Copy out the line that contains "base_front_wall();", the line that contains "cad_parts[node].hide_render = cad_parts[node].hide_viewport", and every line between them, exactly, and nothing else.

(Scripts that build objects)
§
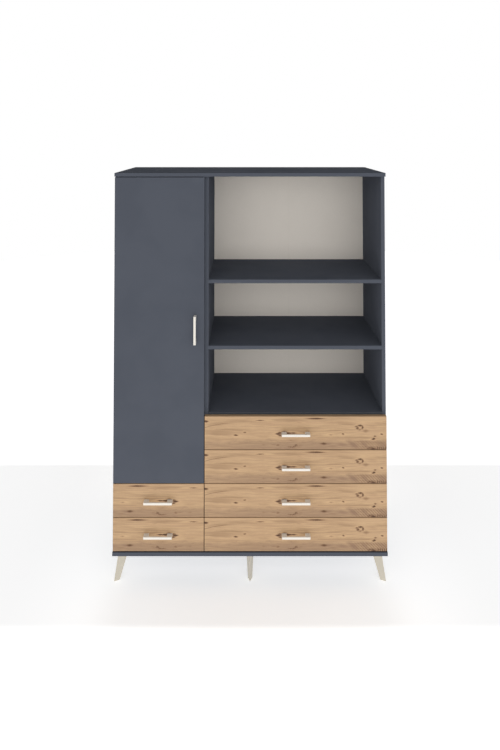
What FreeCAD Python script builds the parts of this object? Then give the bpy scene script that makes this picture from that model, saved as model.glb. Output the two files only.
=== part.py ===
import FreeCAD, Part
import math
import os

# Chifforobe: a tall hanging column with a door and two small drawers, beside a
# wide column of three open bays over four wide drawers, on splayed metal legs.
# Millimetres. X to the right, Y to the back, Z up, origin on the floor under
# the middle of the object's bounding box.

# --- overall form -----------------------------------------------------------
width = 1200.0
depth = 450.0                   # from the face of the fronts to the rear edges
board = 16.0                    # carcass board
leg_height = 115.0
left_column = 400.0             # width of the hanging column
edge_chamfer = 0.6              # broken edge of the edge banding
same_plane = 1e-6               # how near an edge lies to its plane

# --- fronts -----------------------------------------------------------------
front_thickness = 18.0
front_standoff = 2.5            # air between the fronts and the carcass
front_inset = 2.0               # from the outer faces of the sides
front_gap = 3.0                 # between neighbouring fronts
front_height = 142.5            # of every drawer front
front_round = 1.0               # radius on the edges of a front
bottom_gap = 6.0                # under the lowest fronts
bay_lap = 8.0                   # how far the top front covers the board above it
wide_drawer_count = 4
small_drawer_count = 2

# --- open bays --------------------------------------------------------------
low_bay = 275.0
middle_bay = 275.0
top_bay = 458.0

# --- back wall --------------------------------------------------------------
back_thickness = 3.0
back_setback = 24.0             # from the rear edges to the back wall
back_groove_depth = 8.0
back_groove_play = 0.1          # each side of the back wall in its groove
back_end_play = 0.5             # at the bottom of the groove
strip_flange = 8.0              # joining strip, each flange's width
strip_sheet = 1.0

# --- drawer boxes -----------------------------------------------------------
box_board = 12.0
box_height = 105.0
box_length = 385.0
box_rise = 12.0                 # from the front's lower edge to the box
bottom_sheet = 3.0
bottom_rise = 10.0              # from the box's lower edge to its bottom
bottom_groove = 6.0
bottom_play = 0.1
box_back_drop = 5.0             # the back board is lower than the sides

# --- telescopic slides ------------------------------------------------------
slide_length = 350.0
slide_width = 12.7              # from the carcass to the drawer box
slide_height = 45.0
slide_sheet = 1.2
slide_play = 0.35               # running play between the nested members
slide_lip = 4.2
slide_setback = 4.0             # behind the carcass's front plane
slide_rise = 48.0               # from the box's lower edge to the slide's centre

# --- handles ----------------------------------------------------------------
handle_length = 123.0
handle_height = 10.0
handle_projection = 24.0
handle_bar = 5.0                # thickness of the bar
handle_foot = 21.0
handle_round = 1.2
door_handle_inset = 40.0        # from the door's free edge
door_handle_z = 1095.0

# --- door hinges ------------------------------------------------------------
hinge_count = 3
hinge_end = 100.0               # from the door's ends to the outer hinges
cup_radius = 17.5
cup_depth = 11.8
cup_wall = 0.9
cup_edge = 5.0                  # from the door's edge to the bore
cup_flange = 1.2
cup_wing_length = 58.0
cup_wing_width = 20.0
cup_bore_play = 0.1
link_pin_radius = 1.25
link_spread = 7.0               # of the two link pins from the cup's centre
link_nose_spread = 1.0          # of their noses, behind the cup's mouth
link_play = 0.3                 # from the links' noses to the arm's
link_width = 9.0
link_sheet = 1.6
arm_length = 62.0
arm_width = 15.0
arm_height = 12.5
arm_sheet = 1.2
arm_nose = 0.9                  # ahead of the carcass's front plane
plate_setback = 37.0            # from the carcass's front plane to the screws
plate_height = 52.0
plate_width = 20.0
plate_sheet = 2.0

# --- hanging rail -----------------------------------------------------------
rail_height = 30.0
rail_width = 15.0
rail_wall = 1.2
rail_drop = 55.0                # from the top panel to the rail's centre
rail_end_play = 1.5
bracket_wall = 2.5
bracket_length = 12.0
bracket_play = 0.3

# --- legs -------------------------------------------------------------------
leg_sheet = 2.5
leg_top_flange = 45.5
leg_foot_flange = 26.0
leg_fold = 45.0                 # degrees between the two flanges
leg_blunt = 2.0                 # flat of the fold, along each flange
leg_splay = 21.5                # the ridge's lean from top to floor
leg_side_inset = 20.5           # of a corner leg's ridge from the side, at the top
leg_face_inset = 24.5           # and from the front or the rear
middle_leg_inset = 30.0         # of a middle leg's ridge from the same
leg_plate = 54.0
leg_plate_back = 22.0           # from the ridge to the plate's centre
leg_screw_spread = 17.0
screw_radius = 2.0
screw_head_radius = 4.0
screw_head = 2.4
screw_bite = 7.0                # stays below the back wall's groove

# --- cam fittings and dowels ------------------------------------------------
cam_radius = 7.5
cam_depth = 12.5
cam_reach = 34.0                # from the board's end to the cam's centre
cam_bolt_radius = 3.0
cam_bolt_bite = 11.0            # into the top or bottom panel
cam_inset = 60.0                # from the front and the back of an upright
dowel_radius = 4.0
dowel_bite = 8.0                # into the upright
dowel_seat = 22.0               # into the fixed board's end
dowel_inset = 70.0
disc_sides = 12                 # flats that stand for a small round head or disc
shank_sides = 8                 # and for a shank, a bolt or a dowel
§
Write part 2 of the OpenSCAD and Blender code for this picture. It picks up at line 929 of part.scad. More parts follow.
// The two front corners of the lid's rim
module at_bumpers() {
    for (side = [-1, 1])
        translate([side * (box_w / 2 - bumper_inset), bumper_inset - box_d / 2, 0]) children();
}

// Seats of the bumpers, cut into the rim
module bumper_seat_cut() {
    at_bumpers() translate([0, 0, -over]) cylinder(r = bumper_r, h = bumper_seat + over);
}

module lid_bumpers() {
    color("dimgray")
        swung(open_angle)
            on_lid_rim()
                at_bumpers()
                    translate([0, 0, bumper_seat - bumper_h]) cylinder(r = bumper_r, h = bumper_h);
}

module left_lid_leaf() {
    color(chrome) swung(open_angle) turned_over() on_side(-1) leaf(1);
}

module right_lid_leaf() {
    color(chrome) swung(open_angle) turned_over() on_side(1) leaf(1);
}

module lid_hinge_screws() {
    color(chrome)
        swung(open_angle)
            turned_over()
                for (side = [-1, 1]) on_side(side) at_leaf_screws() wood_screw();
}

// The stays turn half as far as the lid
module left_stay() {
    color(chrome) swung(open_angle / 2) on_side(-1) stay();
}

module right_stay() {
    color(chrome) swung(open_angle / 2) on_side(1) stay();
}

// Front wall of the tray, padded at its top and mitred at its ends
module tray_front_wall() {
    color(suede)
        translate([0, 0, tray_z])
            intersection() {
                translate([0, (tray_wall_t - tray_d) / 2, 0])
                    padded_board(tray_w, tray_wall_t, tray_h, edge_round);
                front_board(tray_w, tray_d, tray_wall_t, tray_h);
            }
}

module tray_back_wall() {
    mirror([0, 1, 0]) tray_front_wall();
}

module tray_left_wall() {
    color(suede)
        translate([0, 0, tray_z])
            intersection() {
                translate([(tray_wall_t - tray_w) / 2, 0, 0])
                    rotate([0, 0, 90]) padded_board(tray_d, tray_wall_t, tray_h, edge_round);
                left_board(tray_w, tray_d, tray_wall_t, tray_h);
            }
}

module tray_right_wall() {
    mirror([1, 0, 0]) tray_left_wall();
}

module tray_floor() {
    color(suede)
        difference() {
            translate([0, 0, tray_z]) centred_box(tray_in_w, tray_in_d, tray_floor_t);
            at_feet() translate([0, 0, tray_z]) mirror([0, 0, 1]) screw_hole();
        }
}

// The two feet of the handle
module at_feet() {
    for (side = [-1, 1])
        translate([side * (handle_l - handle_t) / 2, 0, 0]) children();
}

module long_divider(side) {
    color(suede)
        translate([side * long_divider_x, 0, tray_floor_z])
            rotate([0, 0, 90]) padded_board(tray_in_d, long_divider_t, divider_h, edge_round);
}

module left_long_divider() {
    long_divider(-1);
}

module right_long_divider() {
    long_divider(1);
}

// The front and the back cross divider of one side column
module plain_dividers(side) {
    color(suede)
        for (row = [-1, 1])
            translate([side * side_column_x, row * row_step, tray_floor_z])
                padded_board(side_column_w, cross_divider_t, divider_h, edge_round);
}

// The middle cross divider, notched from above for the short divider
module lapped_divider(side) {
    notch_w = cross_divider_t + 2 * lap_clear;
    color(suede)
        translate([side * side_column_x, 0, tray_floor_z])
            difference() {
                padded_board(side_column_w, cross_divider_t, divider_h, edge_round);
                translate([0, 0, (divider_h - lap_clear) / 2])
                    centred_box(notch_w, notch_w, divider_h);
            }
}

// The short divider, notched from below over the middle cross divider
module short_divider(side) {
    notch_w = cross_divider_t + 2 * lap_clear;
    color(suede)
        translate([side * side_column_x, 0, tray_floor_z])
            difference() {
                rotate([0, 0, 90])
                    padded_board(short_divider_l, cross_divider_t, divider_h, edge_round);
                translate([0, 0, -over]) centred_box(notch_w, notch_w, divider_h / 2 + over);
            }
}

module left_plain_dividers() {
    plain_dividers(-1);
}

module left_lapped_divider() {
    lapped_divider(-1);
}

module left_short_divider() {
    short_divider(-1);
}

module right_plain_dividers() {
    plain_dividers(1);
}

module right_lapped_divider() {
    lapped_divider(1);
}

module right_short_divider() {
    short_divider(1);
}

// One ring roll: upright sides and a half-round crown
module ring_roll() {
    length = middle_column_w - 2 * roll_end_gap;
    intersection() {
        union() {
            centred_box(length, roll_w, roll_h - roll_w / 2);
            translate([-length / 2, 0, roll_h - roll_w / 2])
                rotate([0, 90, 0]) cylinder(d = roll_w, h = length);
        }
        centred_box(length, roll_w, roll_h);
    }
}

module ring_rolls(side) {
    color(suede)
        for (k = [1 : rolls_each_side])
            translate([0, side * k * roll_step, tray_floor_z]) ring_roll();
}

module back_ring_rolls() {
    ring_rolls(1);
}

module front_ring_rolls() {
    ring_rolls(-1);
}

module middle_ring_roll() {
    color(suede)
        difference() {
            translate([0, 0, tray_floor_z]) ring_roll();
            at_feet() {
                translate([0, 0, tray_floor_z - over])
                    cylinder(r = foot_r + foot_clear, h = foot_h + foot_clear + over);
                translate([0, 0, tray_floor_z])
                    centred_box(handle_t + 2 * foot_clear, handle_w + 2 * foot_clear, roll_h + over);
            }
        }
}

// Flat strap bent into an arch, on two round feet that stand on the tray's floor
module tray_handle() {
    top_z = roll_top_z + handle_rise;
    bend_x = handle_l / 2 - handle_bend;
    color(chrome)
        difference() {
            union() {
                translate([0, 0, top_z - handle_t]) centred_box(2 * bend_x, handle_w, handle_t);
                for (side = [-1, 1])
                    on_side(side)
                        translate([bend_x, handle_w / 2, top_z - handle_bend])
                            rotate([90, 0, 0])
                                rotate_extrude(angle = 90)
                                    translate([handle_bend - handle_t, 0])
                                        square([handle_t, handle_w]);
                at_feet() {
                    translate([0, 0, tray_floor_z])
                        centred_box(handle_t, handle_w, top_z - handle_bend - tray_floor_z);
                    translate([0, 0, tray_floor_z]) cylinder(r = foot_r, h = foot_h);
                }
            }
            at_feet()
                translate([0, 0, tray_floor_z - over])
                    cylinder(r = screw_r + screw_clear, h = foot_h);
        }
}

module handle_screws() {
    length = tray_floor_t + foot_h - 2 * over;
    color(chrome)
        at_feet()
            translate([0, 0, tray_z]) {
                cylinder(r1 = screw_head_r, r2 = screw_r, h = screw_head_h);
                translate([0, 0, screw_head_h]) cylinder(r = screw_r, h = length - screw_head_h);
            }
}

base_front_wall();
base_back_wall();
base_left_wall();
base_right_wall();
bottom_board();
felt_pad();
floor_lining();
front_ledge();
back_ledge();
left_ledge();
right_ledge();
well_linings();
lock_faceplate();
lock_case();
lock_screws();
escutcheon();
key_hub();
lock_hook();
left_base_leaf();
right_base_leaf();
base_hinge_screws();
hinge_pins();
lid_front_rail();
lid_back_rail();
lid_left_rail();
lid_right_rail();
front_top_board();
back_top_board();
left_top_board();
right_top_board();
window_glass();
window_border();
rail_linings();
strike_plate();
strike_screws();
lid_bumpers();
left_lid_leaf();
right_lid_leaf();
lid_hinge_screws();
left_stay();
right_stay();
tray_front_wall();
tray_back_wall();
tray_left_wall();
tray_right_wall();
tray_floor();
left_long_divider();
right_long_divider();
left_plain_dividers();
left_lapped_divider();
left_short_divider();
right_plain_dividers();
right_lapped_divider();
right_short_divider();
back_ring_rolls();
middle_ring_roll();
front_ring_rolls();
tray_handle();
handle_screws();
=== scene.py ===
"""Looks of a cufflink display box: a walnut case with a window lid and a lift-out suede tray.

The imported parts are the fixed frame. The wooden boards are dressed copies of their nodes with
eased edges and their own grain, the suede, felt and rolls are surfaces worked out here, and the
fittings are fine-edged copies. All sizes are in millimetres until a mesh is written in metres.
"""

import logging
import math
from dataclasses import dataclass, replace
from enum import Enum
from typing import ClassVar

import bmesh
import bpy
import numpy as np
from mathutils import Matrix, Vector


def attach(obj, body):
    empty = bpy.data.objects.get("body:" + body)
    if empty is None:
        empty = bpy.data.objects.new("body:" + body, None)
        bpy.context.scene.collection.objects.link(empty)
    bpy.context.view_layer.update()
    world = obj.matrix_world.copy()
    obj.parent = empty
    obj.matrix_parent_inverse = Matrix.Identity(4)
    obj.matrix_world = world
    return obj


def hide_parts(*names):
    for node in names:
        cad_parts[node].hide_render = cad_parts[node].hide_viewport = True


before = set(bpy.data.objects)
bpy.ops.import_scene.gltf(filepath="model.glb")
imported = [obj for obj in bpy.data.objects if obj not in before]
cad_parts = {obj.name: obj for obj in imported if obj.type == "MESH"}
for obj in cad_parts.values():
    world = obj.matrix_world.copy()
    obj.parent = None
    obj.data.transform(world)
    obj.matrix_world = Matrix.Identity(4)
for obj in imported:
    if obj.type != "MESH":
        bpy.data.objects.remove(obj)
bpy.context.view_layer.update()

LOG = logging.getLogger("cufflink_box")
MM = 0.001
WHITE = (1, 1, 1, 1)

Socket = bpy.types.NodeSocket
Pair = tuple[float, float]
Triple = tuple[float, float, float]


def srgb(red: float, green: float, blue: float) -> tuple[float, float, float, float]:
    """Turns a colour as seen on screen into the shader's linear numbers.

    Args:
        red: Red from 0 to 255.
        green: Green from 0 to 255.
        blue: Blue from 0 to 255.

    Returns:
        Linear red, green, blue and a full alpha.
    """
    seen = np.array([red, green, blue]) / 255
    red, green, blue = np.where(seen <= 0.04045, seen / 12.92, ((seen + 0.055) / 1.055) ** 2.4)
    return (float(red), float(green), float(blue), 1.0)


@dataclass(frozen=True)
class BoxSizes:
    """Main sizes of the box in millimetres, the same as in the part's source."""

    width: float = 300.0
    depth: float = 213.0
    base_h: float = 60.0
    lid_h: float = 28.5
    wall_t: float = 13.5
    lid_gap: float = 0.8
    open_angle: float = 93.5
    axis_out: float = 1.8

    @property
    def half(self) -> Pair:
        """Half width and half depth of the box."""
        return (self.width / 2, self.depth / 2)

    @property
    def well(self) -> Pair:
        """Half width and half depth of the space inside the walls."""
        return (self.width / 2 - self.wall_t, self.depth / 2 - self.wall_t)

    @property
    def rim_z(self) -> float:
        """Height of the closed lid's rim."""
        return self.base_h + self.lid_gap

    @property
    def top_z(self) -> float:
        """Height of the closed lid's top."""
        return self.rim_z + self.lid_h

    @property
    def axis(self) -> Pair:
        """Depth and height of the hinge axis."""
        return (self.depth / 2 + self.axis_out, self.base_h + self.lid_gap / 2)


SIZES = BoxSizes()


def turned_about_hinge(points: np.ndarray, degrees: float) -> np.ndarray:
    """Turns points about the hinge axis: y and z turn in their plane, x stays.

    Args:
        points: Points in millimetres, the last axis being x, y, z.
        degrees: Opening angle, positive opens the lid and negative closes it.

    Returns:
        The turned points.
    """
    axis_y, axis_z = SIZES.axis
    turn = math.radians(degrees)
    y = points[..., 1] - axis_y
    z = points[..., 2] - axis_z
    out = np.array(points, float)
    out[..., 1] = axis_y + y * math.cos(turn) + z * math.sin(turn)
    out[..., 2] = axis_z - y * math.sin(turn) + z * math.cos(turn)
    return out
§
> The answer:
base_front_wall();
base_back_wall();
base_left_wall();
base_right_wall();
bottom_board();
felt_pad();
floor_lining();
front_ledge();
back_ledge();
left_ledge();
right_ledge();
well_linings();
lock_faceplate();
lock_case();
lock_screws();
escutcheon();
key_hub();
lock_hook();
left_base_leaf();
right_base_leaf();
base_hinge_screws();
hinge_pins();
lid_front_rail();
lid_back_rail();
lid_left_rail();
lid_right_rail();
front_top_board();
back_top_board();
left_top_board();
right_top_board();
window_glass();
window_border();
rail_linings();
strike_plate();
strike_screws();
lid_bumpers();
left_lid_leaf();
right_lid_leaf();
lid_hinge_screws();
left_stay();
right_stay();
tray_front_wall();
tray_back_wall();
tray_left_wall();
tray_right_wall();
tray_floor();
left_long_divider();
right_long_divider();
left_plain_dividers();
left_lapped_divider();
left_short_divider();
right_plain_dividers();
right_lapped_divider();
right_short_divider();
back_ring_rolls();
middle_ring_roll();
front_ring_rolls();
tray_handle();
handle_screws();
=== scene.py ===
"""Looks of a cufflink display box: a walnut case with a window lid and a lift-out suede tray.

The imported parts are the fixed frame. The wooden boards are dressed copies of their nodes with
eased edges and their own grain, the suede, felt and rolls are surfaces worked out here, and the
fittings are fine-edged copies. All sizes are in millimetres until a mesh is written in metres.
"""

import logging
import math
from dataclasses import dataclass, replace
from enum import Enum
from typing import ClassVar

import bmesh
import bpy
import numpy as np
from mathutils import Matrix, Vector


def attach(obj, body):
    empty = bpy.data.objects.get("body:" + body)
    if empty is None:
        empty = bpy.data.objects.new("body:" + body, None)
        bpy.context.scene.collection.objects.link(empty)
    bpy.context.view_layer.update()
    world = obj.matrix_world.copy()
    obj.parent = empty
    obj.matrix_parent_inverse = Matrix.Identity(4)
    obj.matrix_world = world
    return obj


def hide_parts(*names):
    for node in names:
        cad_parts[node].hide_render = cad_parts[node].hide_viewport = True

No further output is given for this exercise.